What’s going on here? Whichever way we answer, we reach an absurd conclusion: that the God we’ve been talking about is not the God we’ve been talking about. How does Plato’s question produce this result? – and what can we learn from the fact that it does?

The lesson

The Euthyphro’s topic is the relationship between religion and morality; about the fundamental source and justification of moral guidelines. Socrates says, in effect, “I take your word for it, Euthyphro, that God is intimately connected with what’s right and wrong. I just want to understand how that works in a little more detail. Is the action good because God wants it to be taken, or does he want it to be taken because it is good?”

Behind this question there are two assumptions about God. The catch is, they contradict each other. They cannot both be true.

To ask about what God wants (or likes, or prefers) is to assume that God prefers certain things (or events) over others. And in the background, as part of any mention of God, there is a definitional assumption that God is omnipotent. But these two assumptions are mutually exclusive, since an omnipotent being would not have desires.

For human beings, to want is the same thing as to get, if possible. If you desire something, you make it happen – if you can. But God, by definition, can do anything. So if he wants it, it happens. Period. But in that case, he doesn’t want things the way we do – not in the sense of trying to get something. An omnipotent being doesn’t try. Everything already is the way he wants it.

Someone will say: Maybe God doesn’t make all the things he wants to happen, happen. But he could – and if he doesn’t, then it’s not clear what it means to say that he wants them.

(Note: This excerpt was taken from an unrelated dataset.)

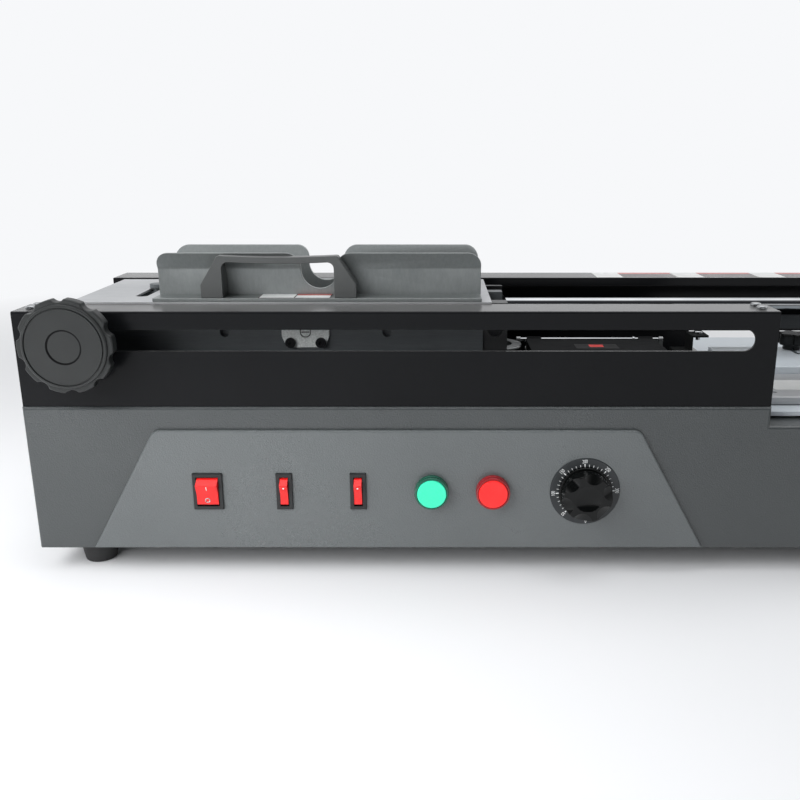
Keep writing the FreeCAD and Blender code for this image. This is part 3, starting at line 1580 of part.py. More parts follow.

It gets worse. If everything that happens is exactly as God intends, then the question “What should I do?” has no meaning. What’s going to happen is what’s going to happen. There are no right or wrong choices, because no one ever gets to choose. But choice – “What should I do?” – is the very essence of morality. If an omnipotent being controls the universe, then our moral decision-making is an illusion, and our moral discussions are a waste of time, because there’s nothing we can decide or change.

All these strange, impotent thoughts have a single cause. The concept of omnipotence is incoherent. As soon as you say that he can do anything, you invite ridiculous questions like “Can God beat a full house with two pair?” and “Can God make a burrito so big he can’t eat it?” You have dug a pit of nonsense, and further discussion will only deepen the hole. This is why neither horn of the Euthyphro dilemma gets us anywhere; and this is what it was written to demonstrate. Propositions involving omnipotent beings are guaranteed not to make any sense.

More broadly, Plato’s ancient teaching-story serves to remind us that morality is essentially and exclusively a human concern. To introduce infinities and absolutes into moral thinking is to strip it of sense. Stories about superhuman beings cannot clarify what’s right or wrong for human beings to do, or explain why it’s right or wrong. There is no useful role, in either moral theory or moral decision-making, for theology.